Your goal - Keep to the lines between the one holding "the box's floor." and the one holding "record = json.load(file)", inclusive, and write them out exactly.

Data for processing -
::::

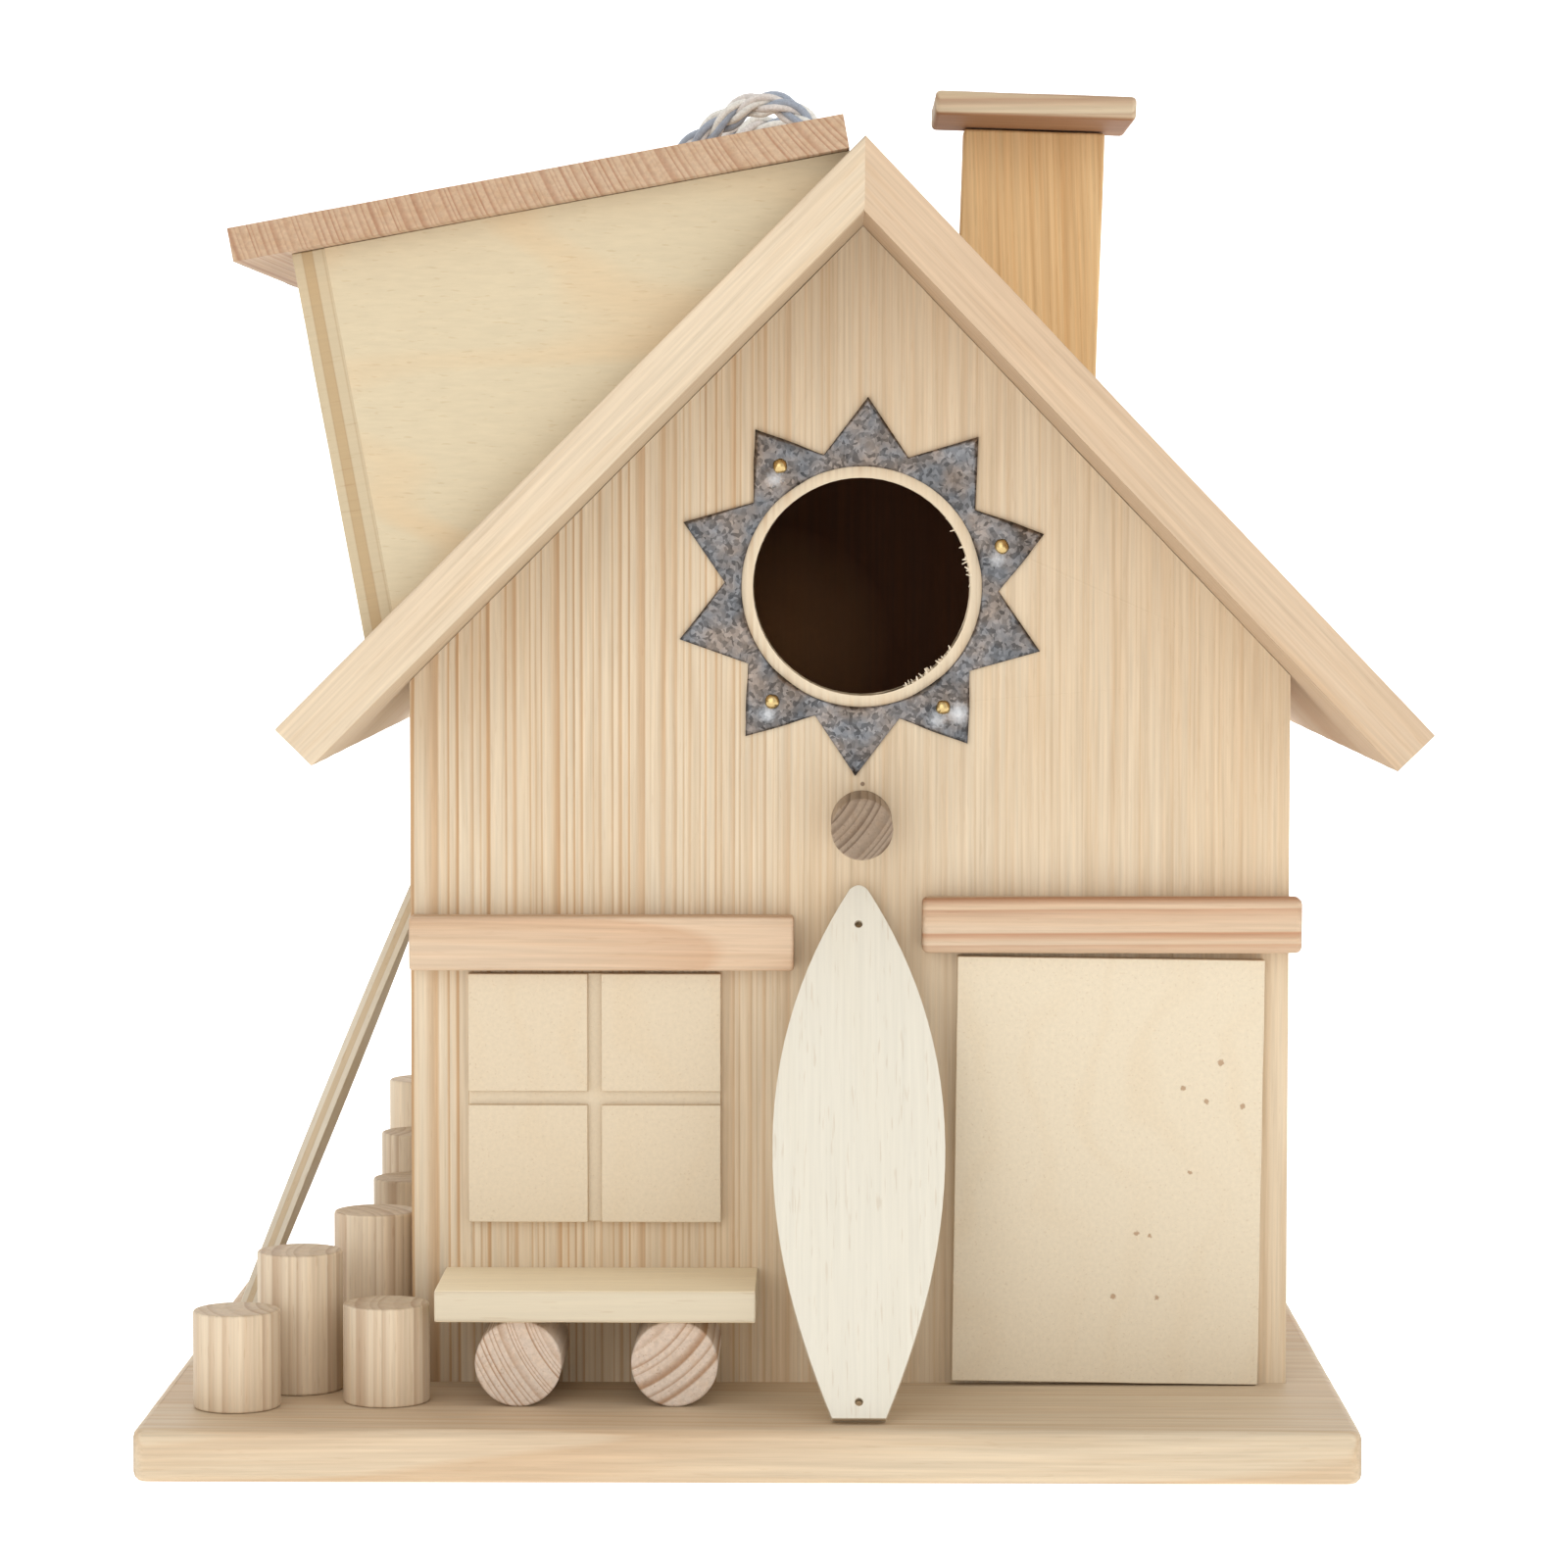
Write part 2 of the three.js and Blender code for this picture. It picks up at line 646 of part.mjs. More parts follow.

::::

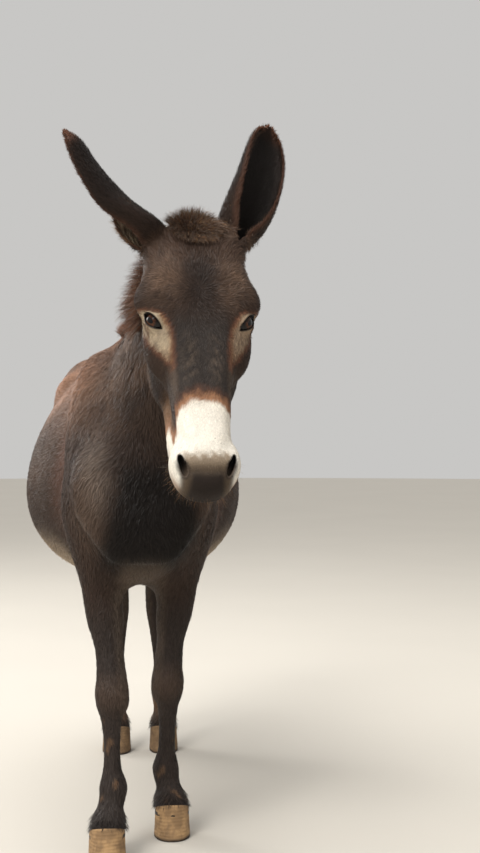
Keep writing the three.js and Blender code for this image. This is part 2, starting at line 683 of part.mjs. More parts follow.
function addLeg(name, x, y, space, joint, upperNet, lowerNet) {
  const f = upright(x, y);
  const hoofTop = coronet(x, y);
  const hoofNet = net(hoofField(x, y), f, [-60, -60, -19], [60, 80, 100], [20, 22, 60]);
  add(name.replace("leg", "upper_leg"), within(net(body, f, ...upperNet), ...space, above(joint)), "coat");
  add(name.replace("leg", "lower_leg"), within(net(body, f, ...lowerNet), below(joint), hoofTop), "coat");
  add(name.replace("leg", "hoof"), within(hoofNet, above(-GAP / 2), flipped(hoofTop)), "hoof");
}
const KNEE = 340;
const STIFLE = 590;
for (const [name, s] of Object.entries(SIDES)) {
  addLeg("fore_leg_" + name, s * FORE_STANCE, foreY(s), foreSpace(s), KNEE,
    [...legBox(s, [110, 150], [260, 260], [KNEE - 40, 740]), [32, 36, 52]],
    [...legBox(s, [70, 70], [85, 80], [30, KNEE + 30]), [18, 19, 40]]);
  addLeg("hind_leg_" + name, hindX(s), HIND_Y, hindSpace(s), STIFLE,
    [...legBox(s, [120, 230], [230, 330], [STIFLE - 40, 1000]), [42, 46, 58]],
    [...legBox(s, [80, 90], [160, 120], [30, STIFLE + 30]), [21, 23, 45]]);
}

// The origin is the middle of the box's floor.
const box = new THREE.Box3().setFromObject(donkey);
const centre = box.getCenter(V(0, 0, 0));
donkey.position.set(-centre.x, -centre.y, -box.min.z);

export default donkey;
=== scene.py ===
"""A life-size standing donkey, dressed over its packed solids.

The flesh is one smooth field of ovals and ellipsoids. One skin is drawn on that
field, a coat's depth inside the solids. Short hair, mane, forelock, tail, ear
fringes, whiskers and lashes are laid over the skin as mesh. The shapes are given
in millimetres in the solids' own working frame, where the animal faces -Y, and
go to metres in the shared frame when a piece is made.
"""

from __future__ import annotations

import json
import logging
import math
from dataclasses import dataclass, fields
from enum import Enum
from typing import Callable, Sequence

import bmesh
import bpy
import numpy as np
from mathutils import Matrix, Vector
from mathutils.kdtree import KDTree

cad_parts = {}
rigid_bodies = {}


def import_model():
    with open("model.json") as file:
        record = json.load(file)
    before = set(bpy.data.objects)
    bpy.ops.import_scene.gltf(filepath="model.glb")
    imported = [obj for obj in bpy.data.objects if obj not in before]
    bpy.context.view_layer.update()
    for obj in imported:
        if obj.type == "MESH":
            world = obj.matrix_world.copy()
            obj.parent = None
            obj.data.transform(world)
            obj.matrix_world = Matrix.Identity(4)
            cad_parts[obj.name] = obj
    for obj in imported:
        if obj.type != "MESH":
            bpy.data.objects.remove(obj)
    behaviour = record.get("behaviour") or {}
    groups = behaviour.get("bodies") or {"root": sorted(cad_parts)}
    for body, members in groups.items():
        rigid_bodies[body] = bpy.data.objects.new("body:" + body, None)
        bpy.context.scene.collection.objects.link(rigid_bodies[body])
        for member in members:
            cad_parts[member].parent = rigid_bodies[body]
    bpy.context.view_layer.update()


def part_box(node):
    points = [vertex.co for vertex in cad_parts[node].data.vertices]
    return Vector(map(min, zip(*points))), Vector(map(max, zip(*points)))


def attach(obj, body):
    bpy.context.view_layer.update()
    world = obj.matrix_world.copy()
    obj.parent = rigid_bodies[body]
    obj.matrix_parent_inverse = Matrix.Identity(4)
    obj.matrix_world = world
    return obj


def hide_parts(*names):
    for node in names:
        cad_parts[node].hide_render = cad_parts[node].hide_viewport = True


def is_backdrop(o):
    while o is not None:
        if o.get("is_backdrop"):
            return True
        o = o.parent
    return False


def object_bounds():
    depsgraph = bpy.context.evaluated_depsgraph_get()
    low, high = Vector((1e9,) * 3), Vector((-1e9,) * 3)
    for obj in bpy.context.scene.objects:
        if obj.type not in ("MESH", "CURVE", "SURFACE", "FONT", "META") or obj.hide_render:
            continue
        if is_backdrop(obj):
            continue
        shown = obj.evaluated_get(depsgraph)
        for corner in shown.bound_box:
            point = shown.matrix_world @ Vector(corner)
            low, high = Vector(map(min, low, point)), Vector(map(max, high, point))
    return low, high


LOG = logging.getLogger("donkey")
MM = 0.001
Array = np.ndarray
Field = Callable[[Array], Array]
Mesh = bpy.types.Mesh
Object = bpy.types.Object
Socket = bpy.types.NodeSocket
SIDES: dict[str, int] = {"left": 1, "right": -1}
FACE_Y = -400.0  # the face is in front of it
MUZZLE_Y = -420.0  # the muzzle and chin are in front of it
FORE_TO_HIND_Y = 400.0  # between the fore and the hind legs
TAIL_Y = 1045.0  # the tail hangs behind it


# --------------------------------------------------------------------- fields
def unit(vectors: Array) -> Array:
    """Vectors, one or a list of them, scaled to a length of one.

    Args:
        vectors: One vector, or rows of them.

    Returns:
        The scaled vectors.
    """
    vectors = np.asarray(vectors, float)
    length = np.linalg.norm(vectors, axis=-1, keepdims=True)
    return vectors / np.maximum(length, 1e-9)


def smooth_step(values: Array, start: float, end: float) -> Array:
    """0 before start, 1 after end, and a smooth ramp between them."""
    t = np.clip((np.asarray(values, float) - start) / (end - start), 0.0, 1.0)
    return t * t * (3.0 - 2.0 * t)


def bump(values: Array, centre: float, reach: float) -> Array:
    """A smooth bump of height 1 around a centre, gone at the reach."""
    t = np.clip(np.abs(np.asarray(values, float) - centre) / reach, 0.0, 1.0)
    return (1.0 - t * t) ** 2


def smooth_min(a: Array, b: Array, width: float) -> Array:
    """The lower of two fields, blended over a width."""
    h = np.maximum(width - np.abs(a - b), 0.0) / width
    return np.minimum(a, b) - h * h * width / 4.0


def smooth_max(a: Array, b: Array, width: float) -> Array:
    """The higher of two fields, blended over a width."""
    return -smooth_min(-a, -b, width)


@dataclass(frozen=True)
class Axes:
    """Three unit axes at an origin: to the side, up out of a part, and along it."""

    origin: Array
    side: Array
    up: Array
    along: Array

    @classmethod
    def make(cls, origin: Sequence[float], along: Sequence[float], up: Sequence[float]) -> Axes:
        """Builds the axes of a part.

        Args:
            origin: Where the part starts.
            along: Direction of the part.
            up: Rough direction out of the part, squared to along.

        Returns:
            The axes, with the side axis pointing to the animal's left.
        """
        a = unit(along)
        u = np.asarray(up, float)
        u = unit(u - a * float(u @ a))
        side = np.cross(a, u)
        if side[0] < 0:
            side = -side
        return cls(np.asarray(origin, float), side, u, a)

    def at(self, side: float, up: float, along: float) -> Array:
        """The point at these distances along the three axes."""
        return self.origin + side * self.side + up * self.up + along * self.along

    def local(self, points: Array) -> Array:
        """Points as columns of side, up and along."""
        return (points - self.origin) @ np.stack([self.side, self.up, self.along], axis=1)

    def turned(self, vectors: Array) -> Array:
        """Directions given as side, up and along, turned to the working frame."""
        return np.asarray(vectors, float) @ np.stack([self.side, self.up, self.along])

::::

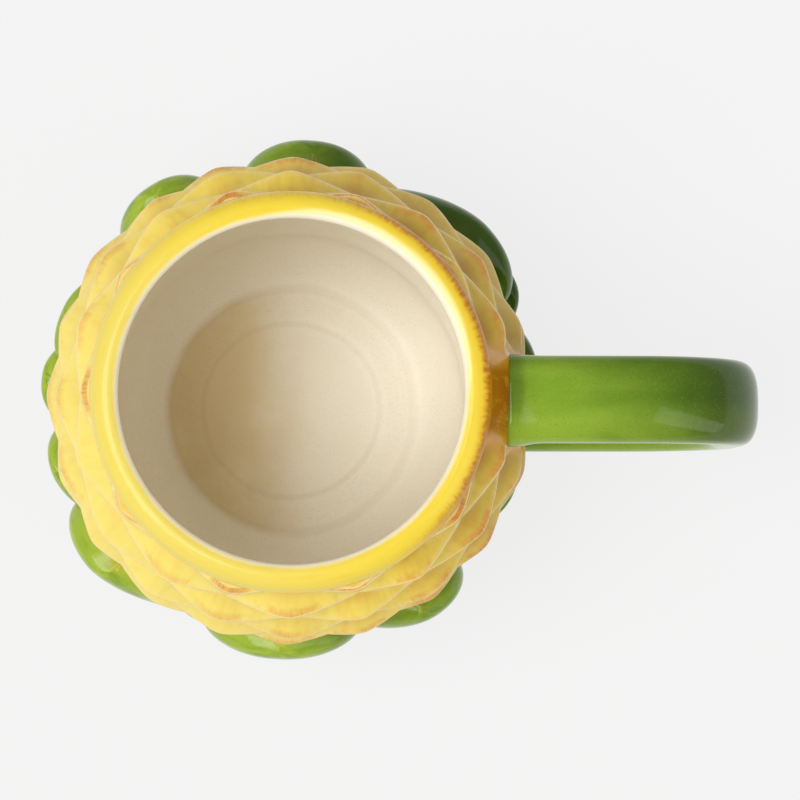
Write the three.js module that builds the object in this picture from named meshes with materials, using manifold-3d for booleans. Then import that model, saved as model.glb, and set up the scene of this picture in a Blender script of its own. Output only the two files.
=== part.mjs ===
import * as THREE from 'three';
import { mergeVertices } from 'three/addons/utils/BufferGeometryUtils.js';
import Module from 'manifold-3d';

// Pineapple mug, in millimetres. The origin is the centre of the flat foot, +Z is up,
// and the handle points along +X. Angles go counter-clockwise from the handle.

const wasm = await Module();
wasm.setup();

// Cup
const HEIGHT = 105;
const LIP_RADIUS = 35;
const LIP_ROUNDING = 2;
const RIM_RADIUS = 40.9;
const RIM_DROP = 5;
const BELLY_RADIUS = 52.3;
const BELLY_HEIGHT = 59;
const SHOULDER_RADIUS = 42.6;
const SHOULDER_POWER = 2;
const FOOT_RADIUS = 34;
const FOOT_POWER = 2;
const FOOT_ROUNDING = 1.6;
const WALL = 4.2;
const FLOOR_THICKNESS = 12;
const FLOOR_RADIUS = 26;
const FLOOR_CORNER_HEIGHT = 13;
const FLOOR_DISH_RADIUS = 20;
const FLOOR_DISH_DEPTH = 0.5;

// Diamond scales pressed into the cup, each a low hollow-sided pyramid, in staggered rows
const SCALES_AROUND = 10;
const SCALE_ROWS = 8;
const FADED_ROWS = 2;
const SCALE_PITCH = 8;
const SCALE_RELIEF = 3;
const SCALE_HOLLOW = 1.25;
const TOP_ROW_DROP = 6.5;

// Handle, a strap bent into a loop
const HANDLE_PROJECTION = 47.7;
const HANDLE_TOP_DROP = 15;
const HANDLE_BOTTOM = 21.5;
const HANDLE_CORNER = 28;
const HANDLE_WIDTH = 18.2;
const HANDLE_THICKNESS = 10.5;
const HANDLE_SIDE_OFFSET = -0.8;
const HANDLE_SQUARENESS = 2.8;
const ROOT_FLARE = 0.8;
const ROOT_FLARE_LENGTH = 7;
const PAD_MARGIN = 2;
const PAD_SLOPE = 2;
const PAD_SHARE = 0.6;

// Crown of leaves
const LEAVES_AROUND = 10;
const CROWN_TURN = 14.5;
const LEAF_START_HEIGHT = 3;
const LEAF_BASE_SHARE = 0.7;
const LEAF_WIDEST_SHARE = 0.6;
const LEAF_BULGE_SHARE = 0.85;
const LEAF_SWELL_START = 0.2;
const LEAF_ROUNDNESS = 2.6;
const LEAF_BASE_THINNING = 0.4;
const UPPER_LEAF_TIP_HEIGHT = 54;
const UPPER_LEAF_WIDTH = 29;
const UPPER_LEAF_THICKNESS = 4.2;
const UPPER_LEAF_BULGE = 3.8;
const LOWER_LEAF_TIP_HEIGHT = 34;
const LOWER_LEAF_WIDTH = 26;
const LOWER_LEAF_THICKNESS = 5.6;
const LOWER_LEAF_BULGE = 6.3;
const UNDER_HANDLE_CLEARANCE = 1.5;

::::

Result below -
// The origin is the middle of the box's floor.
const box = new THREE.Box3().setFromObject(donkey);
const centre = box.getCenter(V(0, 0, 0));
donkey.position.set(-centre.x, -centre.y, -box.min.z);

export default donkey;
=== scene.py ===
"""A life-size standing donkey, dressed over its packed solids.

The flesh is one smooth field of ovals and ellipsoids. One skin is drawn on that
field, a coat's depth inside the solids. Short hair, mane, forelock, tail, ear
fringes, whiskers and lashes are laid over the skin as mesh. The shapes are given
in millimetres in the solids' own working frame, where the animal faces -Y, and
go to metres in the shared frame when a piece is made.
"""

from __future__ import annotations

import json
import logging
import math
from dataclasses import dataclass, fields
from enum import Enum
from typing import Callable, Sequence

import bmesh
import bpy
import numpy as np
from mathutils import Matrix, Vector
from mathutils.kdtree import KDTree

cad_parts = {}
rigid_bodies = {}


def import_model():
    with open("model.json") as file:
        record = json.load(file)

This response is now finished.